### [Task instructions]
Set down the material below in full, matching it exactly.

### [Available data]

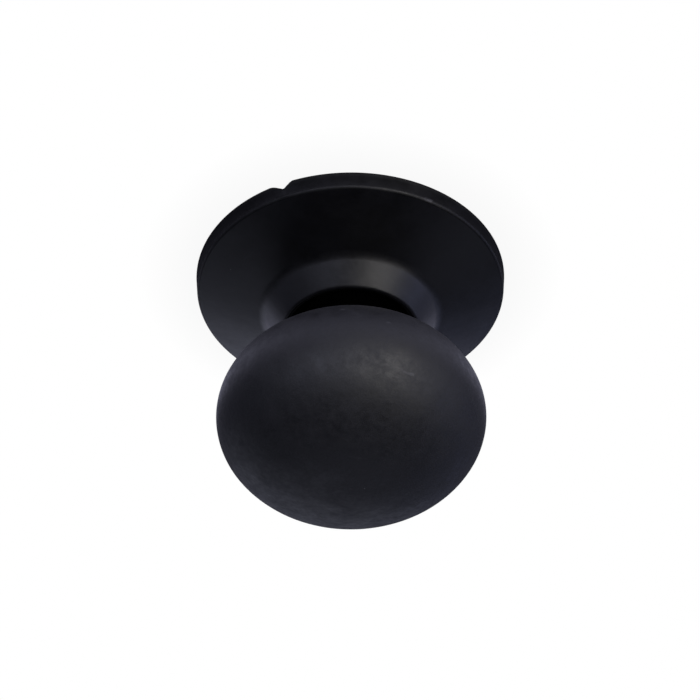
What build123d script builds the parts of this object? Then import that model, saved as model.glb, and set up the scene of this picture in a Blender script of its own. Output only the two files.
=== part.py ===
from build123d import *
import os
from math import atan2, cos, degrees, radians, sin, tan

# Case opening friction ball: a soft rubber ball on a rubber grip flange.
# The flange stands on its flat sole at z = 0, and the ball is at the top, on the +Z axis.
# Every length is in millimetres. Radii are measured from the Z axis.

# Friction ball: a flattened ball, wider than it is tall
BALL_RADIUS = 32.5
BALL_HALF_HEIGHT = 23.1
BALL_CENTRE_Z = 44.1

# Grip flange: a thin rim, a shallow cone, a steeper collar and a rounded lip round a recess
SOLE_RADIUS = 40.0
RIM_TOP_RADIUS = 39.5
RIM_HEIGHT = 4.6
RIM_EDGE_ROUND = 1.0
COLLAR_FOOT_RADIUS = 22.5
COLLAR_FOOT_Z = 10.5
COLLAR_FOOT_ROUND = 5.0
COLLAR_SLOPE = 50.0
LIP_ROUND = 1.0
LIP_CENTRE_Z = 15.6
RECESS_FLOOR_Z = 9.0
RECESS_CORNER_ROUND = 1.5

# A small V-shaped nick in the sole's edge, steeper on one side, that runs out inwards
NOTCH_ANGLE = -66.4
NOTCH_STEEP_SIDE = 2.0
NOTCH_SHALLOW_SIDE = 3.2
NOTCH_HEIGHT = 2.1
NOTCH_REACH = 3.4

# Sole pad and the film that holds it, in a shallow recess under the flange
PAD_RECESS_RADIUS = 34.0
PAD_RECESS_DEPTH = 2.5
PAD_GAP = 0.2
FILM_THICKNESS = 0.2
PAD_GROOVE_RADII = (12.0, 19.0, 26.0)
PAD_GROOVE_WIDTH = 1.4
PAD_GROOVE_DEPTH = 0.6
PAD_EDGE_CHAMFER = 0.5

# Steel load plate above the pad
PLATE_RADIUS = 17.5
PLATE_THICKNESS = 3.5

# Rigid core inside the ball: a domed head on a stem, with a shoulder and a spigot at its foot
HEAD_RADIUS = 21.0
HEAD_HALF_HEIGHT = 10.0
HEAD_ROUND = 6.0
HEAD_FOOT_ROUND = 3.0
ANCHOR_HOLES = 6
ANCHOR_HOLE_RADIUS = 2.5
ANCHOR_CIRCLE_RADIUS = 14.0
STEM_RADIUS = 8.0
STEM_FOOT_ROUND = 2.0
SHOULDER_RADIUS = 12.0
SHOULDER_THICKNESS = 2.5
SHOULDER_ROUND = 0.5
SPIGOT_RADIUS = 7.0

# Brass insert in the stem
INSERT_RADIUS = 4.5
INSERT_LENGTH = 12.0
INSERT_SETBACK = 0.3
INSERT_GROOVE_WIDTH = 1.2
INSERT_GROOVE_DEPTH = 0.5
INSERT_FLATS = 8
TAP_HOLE_EXTRA = 2.5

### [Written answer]
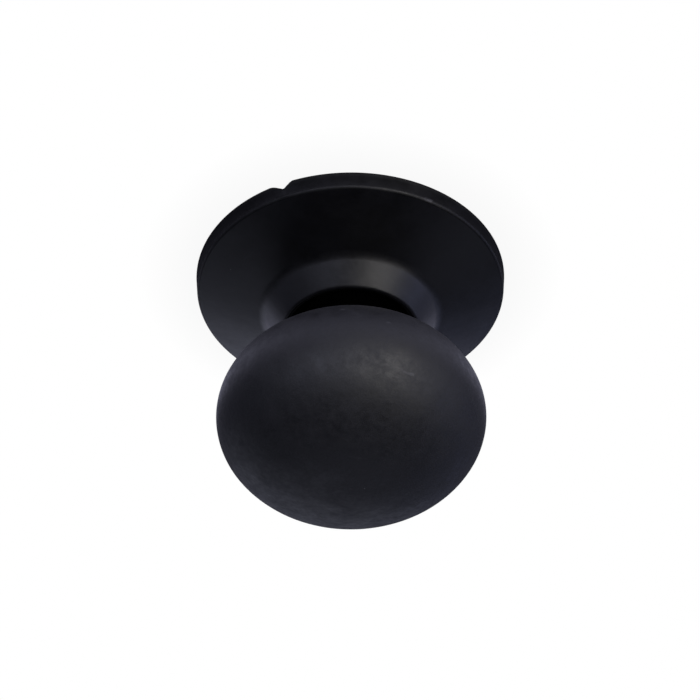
What build123d script builds the parts of this object? Then import that model, saved as model.glb, and set up the scene of this picture in a Blender script of its own. Output only the two files.
=== part.py ===
from build123d import *
import os
from math import atan2, cos, degrees, radians, sin, tan

# Case opening friction ball: a soft rubber ball on a rubber grip flange.
# The flange stands on its flat sole at z = 0, and the ball is at the top, on the +Z axis.
# Every length is in millimetres. Radii are measured from the Z axis.

# Friction ball: a flattened ball, wider than it is tall
BALL_RADIUS = 32.5
BALL_HALF_HEIGHT = 23.1
BALL_CENTRE_Z = 44.1

# Grip flange: a thin rim, a shallow cone, a steeper collar and a rounded lip round a recess
SOLE_RADIUS = 40.0
RIM_TOP_RADIUS = 39.5
RIM_HEIGHT = 4.6
RIM_EDGE_ROUND = 1.0
COLLAR_FOOT_RADIUS = 22.5
COLLAR_FOOT_Z = 10.5
COLLAR_FOOT_ROUND = 5.0
COLLAR_SLOPE = 50.0
LIP_ROUND = 1.0
LIP_CENTRE_Z = 15.6
RECESS_FLOOR_Z = 9.0
RECESS_CORNER_ROUND = 1.5

# A small V-shaped nick in the sole's edge, steeper on one side, that runs out inwards
NOTCH_ANGLE = -66.4
NOTCH_STEEP_SIDE = 2.0
NOTCH_SHALLOW_SIDE = 3.2
NOTCH_HEIGHT = 2.1
NOTCH_REACH = 3.4

# Sole pad and the film that holds it, in a shallow recess under the flange
PAD_RECESS_RADIUS = 34.0
PAD_RECESS_DEPTH = 2.5
PAD_GAP = 0.2
FILM_THICKNESS = 0.2
PAD_GROOVE_RADII = (12.0, 19.0, 26.0)
PAD_GROOVE_WIDTH = 1.4
PAD_GROOVE_DEPTH = 0.6
PAD_EDGE_CHAMFER = 0.5

# Steel load plate above the pad
PLATE_RADIUS = 17.5
PLATE_THICKNESS = 3.5

# Rigid core inside the ball: a domed head on a stem, with a shoulder and a spigot at its foot
HEAD_RADIUS = 21.0
HEAD_HALF_HEIGHT = 10.0
HEAD_ROUND = 6.0
HEAD_FOOT_ROUND = 3.0
ANCHOR_HOLES = 6
ANCHOR_HOLE_RADIUS = 2.5
ANCHOR_CIRCLE_RADIUS = 14.0
STEM_RADIUS = 8.0
STEM_FOOT_ROUND = 2.0
SHOULDER_RADIUS = 12.0
SHOULDER_THICKNESS = 2.5
SHOULDER_ROUND = 0.5
SPIGOT_RADIUS = 7.0

# Brass insert in the stem
INSERT_RADIUS = 4.5
INSERT_LENGTH = 12.0
INSERT_SETBACK = 0.3
INSERT_GROOVE_WIDTH = 1.2
INSERT_GROOVE_DEPTH = 0.5
INSERT_FLATS = 8
TAP_HOLE_EXTRA = 2.5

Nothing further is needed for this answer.